Too often, organizations don't realize that they will have a problem restoring data until it's already too late. "Too late" usually means that the data has been lost and now must be recovered from tape. Regular, random testing of your restore procedures can help you avoid this eleventh-hour problem. Restore testing will help you identify potential bottlenecks, problem clients/data sets or breakdowns in your process. Identifying these obstacles prior to actually needing the data gives you sufficient time for tuning your environment and to prepare for the inevitable restore request. By simply integrating restore testing into the application delivery process, you gain preproduction exposure for potential recovery pitfalls. As data volumes grow, ongoing recovery testing should be given equal weight as performing software upgrade tests in any mission-critical application environment.
Prepare for disk
Over the next several years, it's quite possible that disk-based backup could potentially displace tape as the primary backup media. Until then, it is extremely critical to make sure that your current tape infrastructure continues to support all of your recovery needs. Restores are not just about technology: Overall operational procedures are also essential to successful backup and restore operations.
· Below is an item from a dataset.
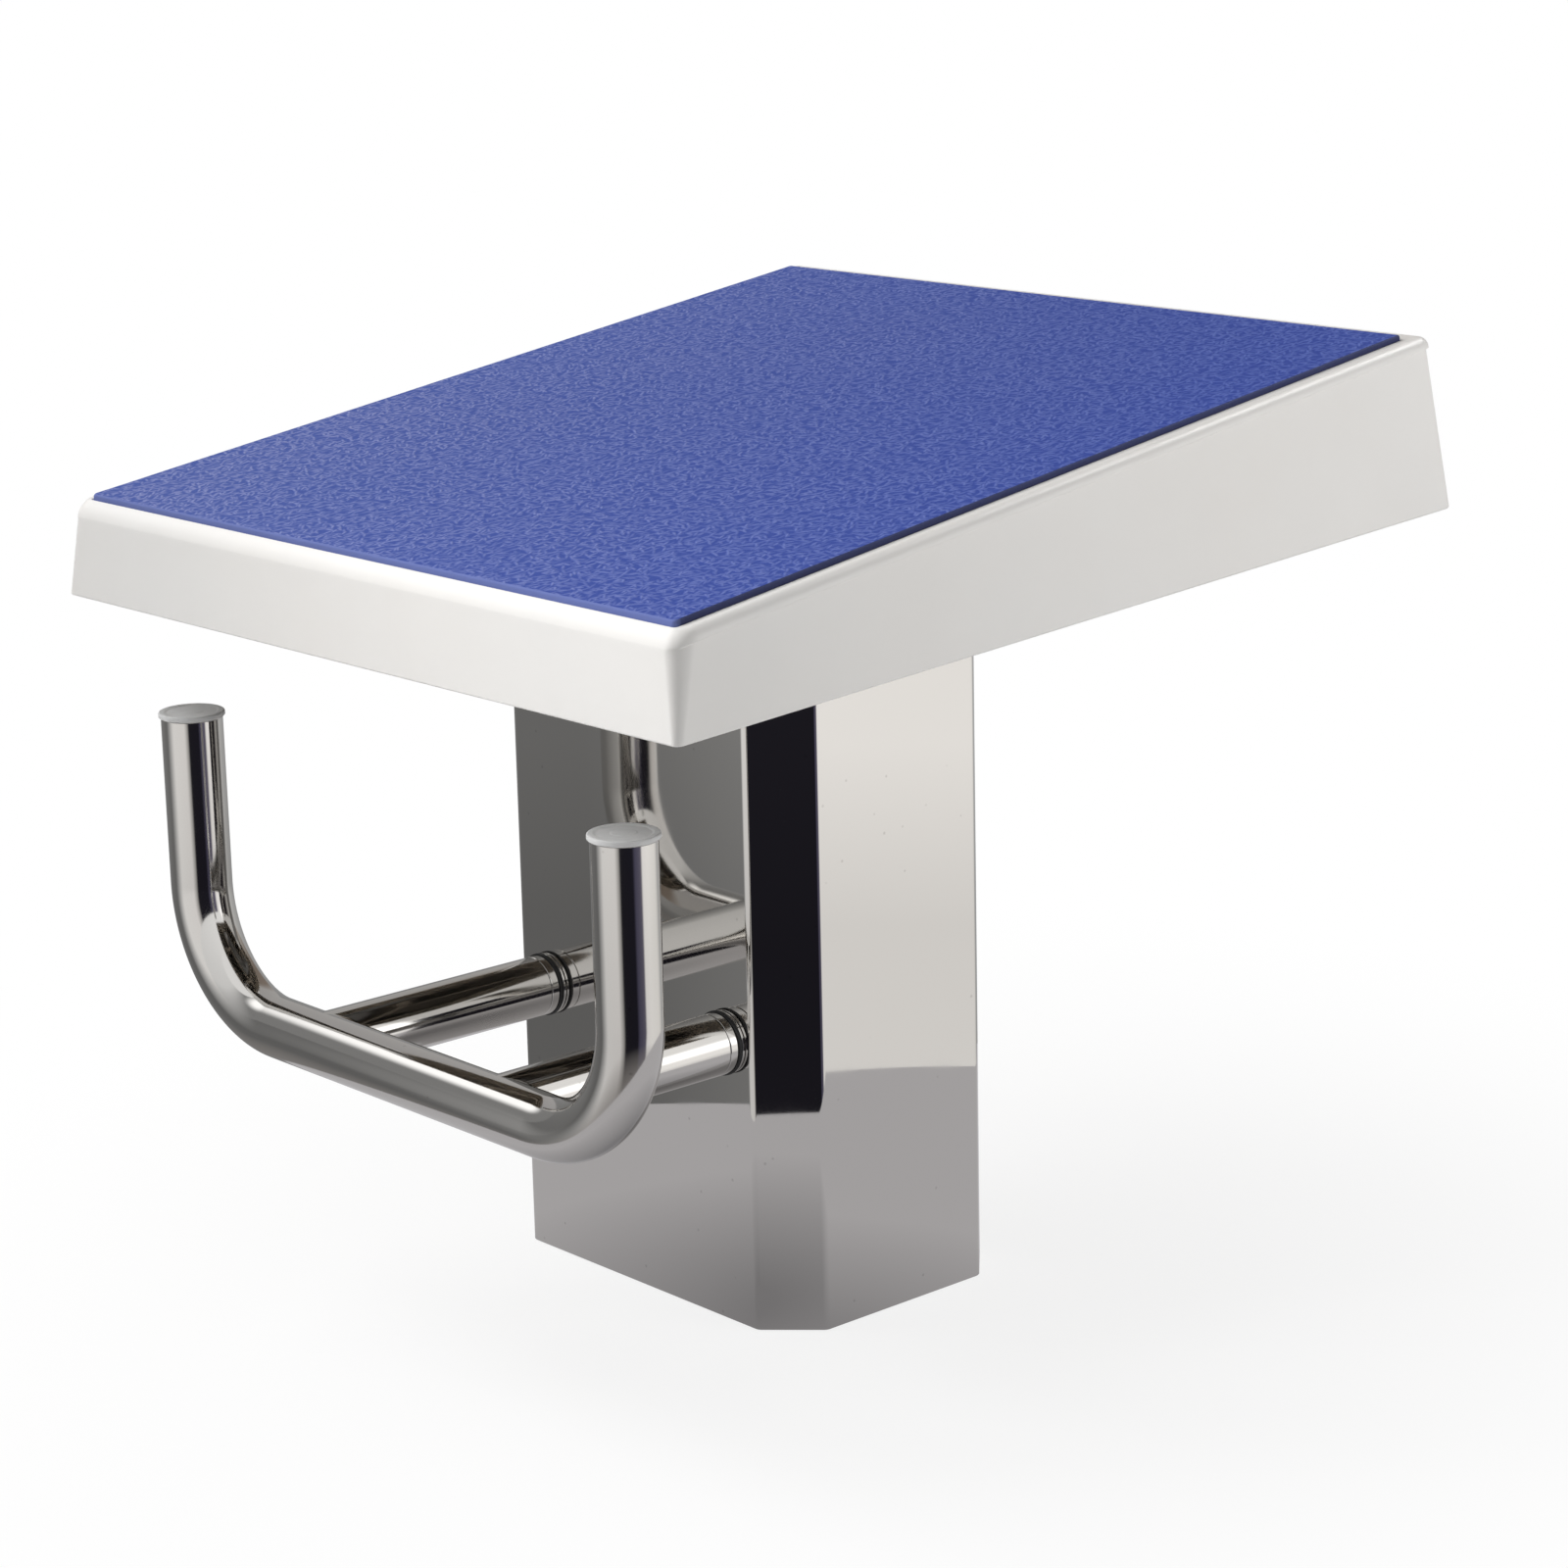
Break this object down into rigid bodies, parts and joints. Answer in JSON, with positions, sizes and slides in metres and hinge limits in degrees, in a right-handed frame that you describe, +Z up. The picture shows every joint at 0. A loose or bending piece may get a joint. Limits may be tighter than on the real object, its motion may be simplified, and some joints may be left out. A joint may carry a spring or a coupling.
{
  "type": "swimming starting block",
  "caption": "Sloping moulded starting platform with an anti-slip mat on a chamfered steel column, with a bent steel hand rail in front for backstroke starts.",
  "frame": {"origin": "centre of the column's foot, on the pool deck", "axes": "+Z up; +Y away from the pool, towards the higher rear edge of the platform; +X to the right as seen from the pool"},
  "size_m": [0.52, 0.555, 0.5153],
  "materials": {
    "gelcoat": "satin white gelcoat on moulded glass-fibre laminate",
    "mat_rubber": "matt blue rubber with a fine wandering grain",
    "polished_steel": "mirror-polished stainless steel",
    "plain_steel": "mill-finish stainless steel",
    "black_rubber": "matt black rubber",
    "grey_plastic": "matt light grey moulded plastic"
  },
  "bodies": {
    "root": {"platform_shell": "gelcoat", "antislip_mat": "mat_rubber", "column_shell": "polished_steel", "rail_tube": "polished_steel", "base_plate": "plain_steel", "top_flange": "plain_steel", "backing_plate": "plain_steel", "insert_plate_left": "plain_steel", "rail_washer_left": "plain_steel", "rail_bolt_left": "plain_steel", "rail_arm_left": "polished_steel", "arm_plug_left": "polished_steel", "arm_washer_left": "polished_steel", "seal_ring_left": "black_rubber", "end_cap_left": "grey_plastic", "platform_washer_front_left": "plain_steel", "platform_bolt_front_left": "plain_steel", "flange_gusset_front_left": "plain_steel", "foot_gusset_front_left": "plain_steel", "platform_washer_rear_left": "plain_steel", "platform_bolt_rear_left": "plain_steel", "flange_gusset_rear_left": "plain_steel", "foot_gusset_rear_left": "plain_steel", "insert_plate_right": "plain_steel", "rail_washer_right": "plain_steel", "rail_bolt_right": "plain_steel", "rail_arm_right": "polished_steel", "arm_plug_right": "polished_steel", "arm_washer_right": "polished_steel", "seal_ring_right": "black_rubber", "end_cap_right": "grey_plastic", "platform_washer_front_right": "plain_steel", "platform_bolt_front_right": "plain_steel", "flange_gusset_front_right": "plain_steel", "foot_gusset_front_right": "plain_steel", "platform_washer_rear_right": "plain_steel", "platform_bolt_rear_right": "plain_steel", "flange_gusset_rear_right": "plain_steel", "foot_gusset_rear_right": "plain_steel"}
  },
  "joints": []
}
Rapidly introducing disk to replace a poorly managed tape infrastructure is a bad idea because it may very well exacerbate existing issues in your environment, at a high cost and at a great risk to your organization. Inadequate management or weak operational practices are often the root cause of the instability of tape infrastructures. As inadequate practices are rolled into a disk technology base, the underlying management problems will manifest themselves not only as restore failures, but they may also affect your entire backup infrastructure, seriously threatening the integrity of your data.